Revenue growth can mask fragility. You can be “doing well” and still be one delayed payment, one mis-timed hire, or one unexpected expense away from a cash squeeze.

This is why CEOs of $5M, $10M, even $25M companies can feel more stressed than they did at $1M.

The stakes are higher—but the clarity hasn’t kept pace.

The Leadership Cost of Unclear Cash

Most leaders don’t talk openly about this stress. They internalize it.

Outwardly, they project confidence. Inwardly, they second-guess decisions:

  • Can we really afford this hire?

  • What if revenue dips next quarter?

  • Are we growing profit—or just activity?

  • What happens if the economy tightens?

This hesitation is expensive.

Not because the decision itself is wrong—but because delay becomes the default. Opportunities pass. Teams stall. Momentum softens. The business becomes more cautious than it needs to be, simply because the numbers don’t feel trustworthy enough to move decisively.

This is how financially strong companies quietly underperform their potential.

Why “More Reporting” Doesn’t Fix the Problem

When cash anxiety shows up, the typical response is to add more dashboards, more spreadsheets, more metrics.

But more information is not the same as better insight.

Many CEOs are already drowning in data:

  • Monthly financial packages

  • KPIs that track everything and clarify nothing

  • Forecasts that feel theoretical instead of actionable

The issue isn’t access to numbers. It’s decision relevance.

Leaders don’t need to know everything. They need to know:

  • What matters now

  • What’s changing

  • Where risk is building

  • Which levers actually move cash and profit

Without that filter, information overload turns into decision paralysis.

The Real Issue: Financial Leadership, Not Financial Skill

Here’s the uncomfortable truth most advisors won’t say out loud:

This isn’t a bookkeeping problem.
It isn’t an accounting problem.
And it isn’t solved by outsourcing responsibility to a CFO.

It’s a financial leadership gap.

Strong CEOs don’t outsource financial thinking. They build the capacity to interpret, challenge, and act on financial information with confidence.

That doesn’t mean becoming a finance expert. It means developing the leadership muscle to:

  • Ask better financial questions

  • Understand tradeoffs between growth, cash, and risk

  • Make decisions with imperfect information—but clear priorities

  • Use numbers as a tool for choice, not reassurance

When that muscle is missing, even excellent advisors can’t close the gap. Reports get delivered. Recommendations get made. But the CEO still hesitates—because the decision doesn’t feel owned.
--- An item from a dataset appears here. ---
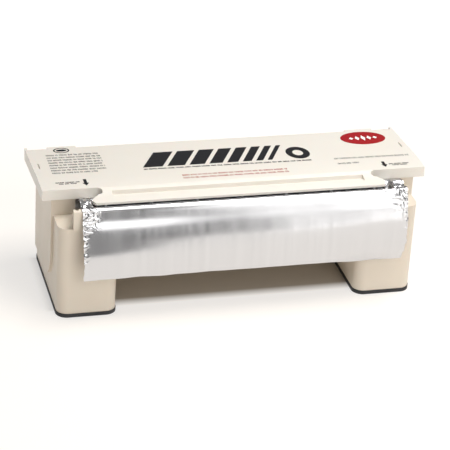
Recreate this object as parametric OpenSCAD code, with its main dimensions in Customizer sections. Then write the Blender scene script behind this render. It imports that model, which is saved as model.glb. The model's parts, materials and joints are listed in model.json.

What Financially Confident CEOs Do Differently

CEOs who move out of the cash flow gap don’t magically eliminate uncertainty. They change how they relate to it.

They stop asking, “Are the numbers perfect?”
And start asking, “What do the numbers allow me to decide?”

They focus less on precision and more on direction:

  • Are we getting stronger or weaker?

  • Is growth improving cash—or straining it?

  • Where are we exposed if assumptions change?

They build forward-looking visibility—not just forecasts, but decision scenarios:

  • If we hire now, what happens to cash in 90 days?

  • If sales slow by 10%, where does it hurt first?

  • If we push growth, what needs to be true for cash to hold?

That shift alone reduces anxiety—not because risk disappears, but because it becomes visible and manageable.

The Relief That Comes From Clarity

When cash clarity improves, something subtle but powerful changes.

Decisions speed up.
Meetings get sharper.
Growth feels intentional instead of reckless.

CEOs stop checking the bank balance compulsively—not because they don’t care, but because they trust their view of what’s coming next.

This is the difference between:

  • reacting to numbers
    and

  • leading with them

Between hoping the business holds together
and
actively steering it.

The Bottom Line

If you’re profitable on paper but anxious in real life, something is misaligned.

Not your ambition.
Not your intelligence.
Not your work ethic.

What’s missing is financial leadership—the ability to translate financial reality into confident decisions in real time.

You don’t need more reports.
You don’t need perfection.
And you don’t need to feel ashamed for not having this “figured out” yet.

You need clarity that matches the level of responsibility you’re carrying.

Because the quiet truth is this:
Most CEOs aren’t afraid of the numbers.

They’re afraid of making the wrong decision without truly understanding what the numbers are trying to tell them.

And leadership begins the moment you stop asking finance to calm your nerves—and start using it to choose.



Ask yourself one question:

What decision am I postponing right now because I don’t fully trust what the numbers are telling me?

That hesitation is where financial leadership begins.